His life as a highway robber was not a solitary one. He was married and was the leader of a gang of highwaymen who operated in the Co.Waterford area and whose exploits took him into the heart of Waterford City (20 miles away). His “hideout” was said to be near the foot of the cliff overlooking the lake. Access to the “hideout” was gained only by a rope which was thrown over the cliff face.
He also, as the tale goes, frequented a local tavern at Dá Rue’s Cross now owned by the Hehir family and descended from his mountain home only to steal from the passers by (always rich) and gave the money to the impoverished people of the area.
Indeed the legend runs that Crotty hid his loot under a rock on the mountain with a special mark but was unable to collect because of his capture. The actual destiny of this bounty is still a mystery.
Crotty’s demise is a famous one. After evading capture for many years with a sizeable bounty on his head, through shoeing his horse backwards and throwing the Redcoats off his routes he was betrayed by one of his friends, in fact his closest assistant. His home, a cave in the cliff above the lake, was hidden away from the view of the soldiers which searched for him.

So frustrated were the patrols charged with his capture that they gave up chasing him and employed the services of Crotty’s long time companion, a man by the name of David Norris. After having a meeting with Crotty at the cave, he waited till Crotty was asleep and after wetting the highway man’s gunpowder betrayed Crotty to the Army who made their arrest on February 16th, 1742. When the Waterford Assizes opened on the 17th of March the most important case before them was that of William Crotty. The sentence of Crotty swiftly followed and his execution and subsequent exhibition (Crotty was hanged, and quartered, his head cut off and fixed to the County Goal as a warning to similar malefactors) in Waterford city is detailed below.

After Crotty’s death the authorities hunted his wife and she is reputed to have thrown herself and her child off the top of the cliff bearing his name, to her death.

The following appeared in a book “Ireland Sixty Years Ago,” published in 1849.
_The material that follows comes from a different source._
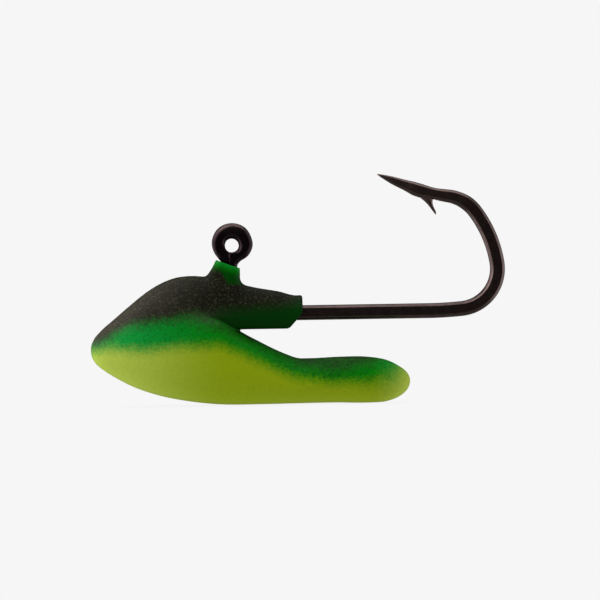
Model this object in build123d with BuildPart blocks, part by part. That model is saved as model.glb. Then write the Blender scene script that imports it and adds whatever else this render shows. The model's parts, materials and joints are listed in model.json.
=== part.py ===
from build123d import *
import os
from math import cos, radians, sin, tan

# A stand-up jig head: a lead head cast round a wide-gap hook, under a coat of powder paint.
# Millimetres. The origin is the centre of the line-tie eye, +X runs aft along the shank and
# +Z is up. The head is symmetric about the plane Y = 0, which is also the mould's parting plane.

# Hook wire
wire_diameter = 1.42
eye_hole_diameter = 1.40
eye_outer_diameter = 4.05
stem_lean = 13.0
stem_offset = 0.2
shank_depth = 6.9
shank_end_x = 19.35
stem_bend_radius = 2.3
bend_arcs = ((38.0, 5.2), (4.0, 93.4), (11.6, 27.7), (3.8, 45.9))
kink_run = 1.9
kink_radius = 3.3
kink_turn = -14.0
spear_length = 4.87
# Handles of the spear's taper: along it, and as a share of the wire's radius
spear_shoulder = (1.60, 0.93)
spear_taper = (3.40, 0.51)

# Loop end: the tapered end of the wire, laid along the front of the stem
loop_end_length = 2.3
loop_end_start_radius = 0.62
loop_end_tip_radius = 0.35
loop_end_start_offset = -0.5
loop_end_tip_offset = -0.2

# Barb points: along the spear from its base, and out from the wire's underside
barb_width = 0.5
barb_shoulder = (0.0, -0.05)
barb_front = (-0.90, 0.24)
barb_tip = (-2.00, 0.86)
barb_back = (-1.47, 0.15)
barb_root = (-1.22, -0.56)
barb_cut_middle = (-2.20, -0.59)
barb_cut_end = (-3.30, -0.71)

# Head. All heights below are from the shank's axis, and lengths from the eye's centre
nose_x = -14.27
nose_height = -3.4
tail_x = 17.54
tail_height = -6.9
sole_height = -9.1
paint_thickness = 0.12

# Hull stations: X, top, bottom and half width
# The nose's are measured aft from the nose, and the tail's forward from the tail
nose_stations = (
    (0.12, -2.75, -4.05, 0.55),
    (0.47, -2.10, -4.65, 0.95),
    (1.27, -1.25, -5.35, 1.50),
    (2.57, -0.25, -6.20, 2.00),
    (4.37, 0.90, -7.15, 2.50),
)
middle_stations = (
    (-7.40, 1.35, -8.00, 2.85),
    (-4.40, 1.10, -8.70, 3.05),
    (-1.60, -0.05, -9.10, 3.05),
    (0.40, -1.55, -9.30, 3.00),
    (2.70, -2.90, -9.35, 2.90),
    (5.05, -4.09, -9.35, 2.80),
    (7.40, -4.58, -9.35, 2.65),
)
tail_stations = (
    (7.04, -4.48, -9.35, 2.55),
    (4.14, -4.54, -9.30, 2.35),
    (2.34, -4.87, -9.10, 2.05),
    (1.14, -5.45, -8.55, 1.55),
    (0.34, -6.15, -7.90, 0.90),
)
hull_belly = 0.42

# Crown stations ahead of the bait collar: X, crest and half width
crown_stations = (
    (-12.30, -0.85, 1.20),
    (-11.10, 0.34, 1.65),
    (-9.25, 1.83, 2.10),
    (-7.40, 3.02, 2.30),
    (-5.60, 3.69, 2.30),
    (-4.20, 3.82, 2.20),
    (-2.60, 3.70, 2.00),
    (-0.60, 3.30, 1.78),
    (1.10, 2.90, 1.68),
    (2.50, 2.53, 1.64),
    (4.50, 2.13, 1.61),
)
crown_bottom = -2.0
crown_belly = 0.42

# Bait collar: the end of the crown, round the shank
collar_end_x = 6.94
collar_crest = 1.7
collar_half_width = 1.6
collar_underside = -1.55
collar_chamfer_rise = 1.6
collar_chamfer_run = 1.4

# Neck round the stem. Its top is placed from the eye, its waist and root from the shank
neck_top_middle = (-0.50, -2.16)
neck_top_length = 2.75
neck_top_width = 2.30
neck_slope = 20.0
neck_waist_height = 3.55
neck_waist_ends = (-2.75, 0.85)
neck_waist_width = 2.50
neck_root_height = 2.30
neck_root_ends = (-4.30, 2.30)
neck_root_width = 3.10
neck_corner = 0.65

# Fullness of a quarter curve's handles; 0.55 is an ellipse
round_fullness = 0.55
deck_fullness = 0.68
flank_fullness = 0.62


def quarter_section(station_x, top, bottom, half_width, belly, top_fullness):
    """A closed section across the head, widest at the belly share of its height."""
    middle = bottom + belly * (top - bottom)
    with BuildSketch(Plane.YZ.offset(station_x)) as section:
        with BuildLine():
            Bezier(
                (0, top),
                (top_fullness * half_width, top),
                (half_width, middle + flank_fullness * (top - middle)),
                (half_width, middle),
            )
            Bezier(
                (half_width, middle),
                (half_width, middle - flank_fullness * (middle - bottom)),
                (flank_fullness * half_width, bottom),
                (0, bottom),
            )
            mirror(about=Plane.YZ)
        make_face()
    return section.sketch


def head_body(inset):
    """The outside of the head, drawn in by the inset all over."""
    drawn_in = 1 - 2 * inset / (tail_x - nose_x)
    centre_x = (nose_x + tail_x) / 2

    # Hull: the full keel from the nose to the end of the foot
    stations = [(nose_x + aft, *sizes) for aft, *sizes in nose_stations]
    stations += middle_stations
    stations += [(tail_x - ahead, *sizes) for ahead, *sizes in tail_stations]
    hull_sections = []
    for station_x, top, bottom, half_width in stations:
        hull_sections.append(
            quarter_section(
                centre_x + drawn_in * (station_x - centre_x),
                top - shank_depth - inset,
                bottom - shank_depth + inset,
                half_width - inset,
                hull_belly,
                deck_fullness,
            )
        )
    nose_tip = Vertex(nose_x + inset, 0, nose_height - shank_depth)
    tail_tip = Vertex(tail_x - inset, 0, tail_height - shank_depth)
    sole_z = sole_height - shank_depth + inset
    with BuildPart() as hull:
        loft([nose_tip, *hull_sections, tail_tip])
        split(bisect_by=Plane.XY.offset(sole_z), keep=Keep.TOP)

    # Crown: the ridge above the hull, which ends as the bait collar round the shank
    brow_x = crown_stations[0][0]
    crown_sections = []
    for station_x, crest, half_width in (
        *crown_stations,
        (collar_end_x, collar_crest, collar_half_width),
    ):
        share = (station_x - brow_x) / (collar_end_x - brow_x)
        crown_sections.append(
            quarter_section(
                station_x - inset * share,
                crest - shank_depth - inset,
                crown_bottom - shank_depth,
                half_width - inset,
                crown_belly,
                round_fullness,
            )
        )
    underside_z = collar_underside - shank_depth
    chamfer_slope = Vector(collar_chamfer_run, 0, collar_chamfer_rise)
    chamfer_normal = Vector(collar_chamfer_rise, 0, -collar_chamfer_run).normalized()
    chamfer_point = Vector(collar_end_x, 0, underside_z + collar_chamfer_rise)
    chamfer_plane = Plane(
        chamfer_point - chamfer_normal * inset, x_dir=chamfer_slope, z_dir=chamfer_normal
    )
    with BuildPart() as crown:
        loft(crown_sections)
        split(bisect_by=Plane.XY.offset(underside_z + inset), keep=Keep.TOP)
        split(bisect_by=chamfer_plane, keep=Keep.BOTTOM)

    # Neck: a flared post with a slanted top
    slope = radians(neck_slope)
    neck_normal = Vector(sin(slope), 0, cos(slope))
    neck_top_point = Vector(neck_top_middle[0], 0, neck_top_middle[1]) - neck_normal * inset
    neck_top_plane = Plane(neck_top_point, x_dir=(cos(slope), 0, -sin(slope)), z_dir=neck_normal)
    neck_sections = []
    for height, ends, width in (
        (neck_root_height, neck_root_ends, neck_root_width),
        (neck_waist_height, neck_waist_ends, neck_waist_width),
    ):
        neck_plane = Plane(((ends[0] + ends[1]) / 2, 0, height - shank_depth))
        with BuildSketch(neck_plane) as neck_ring:
            RectangleRounded(ends[1] - ends[0] - 2 * inset, width - 2 * inset, neck_corner - inset)
        neck_sections.append(neck_ring.sketch)
    with BuildSketch(neck_top_plane) as neck_top:
        RectangleRounded(neck_top_length - 2 * inset, neck_top_width - 2 * inset, neck_corner - inset)
    neck_sections.append(neck_top.sketch)
    with BuildPart() as neck:
        loft(neck_sections)

    with BuildPart() as body:
        add(hull.part)
        add(crown.part)
        add(neck.part)
    return body.part


# Hook: one wire from its eye down the stem, along the shank, round the bend and out to the point
wire_radius = wire_diameter / 2
eye_radius = (eye_outer_diameter - wire_diameter) / 2
lean = radians(stem_lean)
stem_down = Vector(-sin(lean), 0, -cos(lean))
stem_aft = Vector(cos(lean), 0, -sin(lean))
stem_start = stem_down * eye_radius + stem_aft * stem_offset
stem_turn = 90 + stem_lean
bend_tangent = stem_bend_radius * tan(radians(stem_turn / 2))
stem_length = (shank_depth + stem_start.Z) / cos(lean) - bend_tangent

with BuildLine(Plane.XZ) as wire_path:
    wire_run = Line(stem_start, stem_start + stem_down * stem_length)
    wire_run = JernArc(wire_run @ 1, wire_run % 1, stem_bend_radius, stem_turn)
    wire_run = Line(wire_run @ 1, Vector(shank_end_x, 0, -shank_depth))
    for bend_radius, bend_turn in bend_arcs:
        wire_run = JernArc(wire_run @ 1, wire_run % 1, bend_radius, bend_turn)
    wire_run = Line(wire_run @ 1, (wire_run @ 1) + (wire_run % 1) * kink_run)
    wire_run = JernArc(wire_run @ 1, wire_run % 1, kink_radius, kink_turn)

spear_base = wire_run @ 1
spear_direction = wire_run % 1
# X of this plane runs to the point, Y towards the shank
spear_plane = Plane(spear_base, x_dir=spear_direction, z_dir=(0, -1, 0))
stem_plane = Plane(stem_start, z_dir=stem_down)

with BuildPart() as hook:
    with BuildSketch(stem_plane):
        Circle(wire_radius)
    sweep(path=wire_path.wires()[0])

    # Spear: an ogive from the full wire to the point
    with BuildSketch(spear_plane):
        with BuildLine():
            Line((0, 0), (0, wire_radius))
            Bezier(
                (0, wire_radius),
                (spear_shoulder[0], spear_shoulder[1] * wire_radius),
                (spear_taper[0], spear_taper[1] * wire_radius),
                (spear_length, 0),
            )
            Line((spear_length, 0), (0, 0))
        make_face()
    revolve(axis=Axis(spear_base, spear_direction))

    # Barb: a blade under the spear, then the cut that raised it and pared the wire down behind
    shoulder, front, tip, back, root, cut_middle, cut_end = [
        (along, wire_radius + out)
        for along, out in (
            barb_shoulder,
            barb_front,
            barb_tip,
            barb_back,
            barb_root,
            barb_cut_middle,
            barb_cut_end,
        )
    ]
    with BuildSketch(spear_plane):
        with BuildLine():
            ThreePointArc(shoulder, front, tip)
            Line(tip, (tip[0], 0))
            Line((tip[0], 0), (shoulder[0], 0))
            Line((shoulder[0], 0), shoulder)
        make_face()
    extrude(amount=barb_width / 2, both=True)
    with BuildSketch(spear_plane):
        with BuildLine():
            ThreePointArc(tip, back, root)
            ThreePointArc(root, cut_middle, cut_end)
            Line(cut_end, (cut_end[0], tip[1]))
            Line((cut_end[0], tip[1]), tip)
        make_face()
    extrude(amount=wire_diameter, both=True, mode=Mode.SUBTRACT)

    # Line-tie eye: the loop, its tapered end along the stem, and the hole swaged through
    with BuildSketch(Plane.XY):
        with Locations((eye_radius, 0)):
            Circle(wire_radius)
    revolve(axis=Axis.Y)
    for along, offset, radius in (
        (0, loop_end_start_offset, loop_end_start_radius),
        (loop_end_length, loop_end_tip_offset, loop_end_tip_radius),
    ):
        loop_end_point = stem_start + stem_down * along + stem_aft * (offset - stem_offset)
        with BuildSketch(Plane(loop_end_point, z_dir=stem_down)):
            Circle(radius)
    loft()
    with Locations(Plane.XZ):
        Cylinder(eye_hole_diameter / 2, 2 * wire_diameter, mode=Mode.SUBTRACT)
hook.part.label = "hook"

# Lead head: cast round the stem and the front of the shank
painted_body = head_body(0)
cast_body = head_body(paint_thickness)
with BuildPart() as lead_head:
    add(cast_body)
    add(hook.part, mode=Mode.SUBTRACT)
lead_head.part.label = "lead_head"

# Paint coat: the film over the casting, open where the hook comes out
with BuildPart() as paint_coat:
    add(painted_body)
    add(cast_body, mode=Mode.SUBTRACT)
    add(hook.part, mode=Mode.SUBTRACT)
paint_coat.part.label = "paint_coat"

os.makedirs("parts", exist_ok=True)
export_step(hook.part, "parts/hook.step")
export_step(lead_head.part, "parts/lead_head.step")
export_step(paint_coat.part, "parts/paint_coat.step")
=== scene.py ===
import json
import math

import bmesh
import bpy
import numpy as np
import openvdb
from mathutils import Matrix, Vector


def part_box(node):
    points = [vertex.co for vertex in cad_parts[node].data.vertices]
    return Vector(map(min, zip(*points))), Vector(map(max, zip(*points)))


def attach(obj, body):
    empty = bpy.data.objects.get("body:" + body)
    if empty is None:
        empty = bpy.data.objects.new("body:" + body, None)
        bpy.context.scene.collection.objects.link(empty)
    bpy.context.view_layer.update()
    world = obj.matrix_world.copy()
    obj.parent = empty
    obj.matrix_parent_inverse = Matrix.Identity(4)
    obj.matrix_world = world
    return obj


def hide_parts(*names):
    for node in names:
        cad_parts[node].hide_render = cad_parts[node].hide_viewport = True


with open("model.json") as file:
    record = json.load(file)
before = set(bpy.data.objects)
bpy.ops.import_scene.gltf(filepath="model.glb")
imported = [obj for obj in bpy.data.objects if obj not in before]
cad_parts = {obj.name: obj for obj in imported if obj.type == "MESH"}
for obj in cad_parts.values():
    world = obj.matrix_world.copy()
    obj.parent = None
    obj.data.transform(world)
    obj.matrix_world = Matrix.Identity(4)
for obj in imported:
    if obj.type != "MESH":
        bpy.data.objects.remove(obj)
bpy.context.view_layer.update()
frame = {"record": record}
coatLow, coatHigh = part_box("paint_coat")
hookLow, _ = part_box("hook")
lineTie = next(mount for mount in frame["record"]["mounts"] if mount["name"] == "line_tie")
eyeHole = lineTie["dims"]["r_mm"]

# Shapes are drawn in millimetres from the centre of the line-tie eye, and made metres at the end
mm = 0.001
wireRadius = 0.71
noseX, tailX = coatLow.x / mm, coatHigh.x / mm
soleZ = coatLow.z / mm
shankZ = hookLow.z / mm + wireRadius


# Camera, light and floor
studio = {
    "lens": 150.0,
    "sensor": 36.0,
    "clip": (0.01, 10.0),          # metres
    "viewWidth": 60.0,             # millimetres across the picture at the hook's plane
    "aim": (6.69, -5.63),          # X and Z at the middle of the picture
    "roll": 0.93,                  # degrees
    "paleGrey": 0.922,
    "floorReach": 2.0,             # metres
    "floorGap": 0.00003,
    "floorSides": 96,
    "paintedShadowReach": 0.004,
    "paintedShadowSamples": 16,
    "paintedShadowGrey": 0.88,
    "dimGlow": 0.06,
    # lit parts of the tent: towards where, brightness, and the closeness at which it starts and is full
    "litParts": (
        ((-0.66, -0.45, 0.60), 1.45, 0.70, 0.95),
        ((-1.0, 0.0, 0.0), 1.6, 0.50, 1.0),
        ((0.0, 0.0, 1.0), 1.2, 0.62, 0.95),
        ((1.0, 0.0, 0.0), 1.3, 0.55, 1.0),
    ),
    "underGlow": (0.70, 0.10, 0.45),
    "underShine": 0.25,            # share of it that shiny surfaces see
}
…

“After Crotty was decapitated pursuant to his sentence, and his head was placed on a spike over the gate of the county gaol, which was at a great thoroughfare, and often a resting place for those who brought milk to the markets. In a few days, the head became in a state of putrid solution, and began to distil drips of gore into the milk cans, for some time before it was discovered, to the inexpressible horror of all those who had been drinking the milk. The hair did not decay with the flesh and grew on the bony cranium; and there for a long time the ghastly skull of this miscreant excited as much horror after his death as his cruel actions during his life.
When a criminal was executed for an offence for which his body is not liable to be given to the surgeons for dissection, his friends were allowed to take it. It was washed and then laid on a truss of straw in a public street, with or without a head, and a plate was laid on the breast, with a halfpenny on it, as an invitation to passengers to contribute to the funeral. It formed sometimes a solemn spectacle, with the felon’s widow at the head, wailing, with dishevelled hair and singing, in a low dismal chant, her lament: his children ranged at the feet. But the utter indecency with which the executions were then accompanied, sometimes occasioned the most revolting and horrible scenes.
About the same time at which the abominable occurrence above mentioned of Crotty’s head took place, three highwaymen, Stackpole, Cashman and Heirly, were hanged in Waterford. Their bodies were given to friends and were brought to the fish-house, to be washed. While in the act of being washed, the bell rung to intimate a fresh arrival of fish; their bodies were hastily removed from the boards which they occupied, and the fish were thrown down in their place, swimming in the loathsome washings and the blood of the corpses. They were then exposed on the straw in the street and an elderly gentleman, who communicated the circumstances to us, was brought by his nurse to see them, as a sight worthy of contemplation.”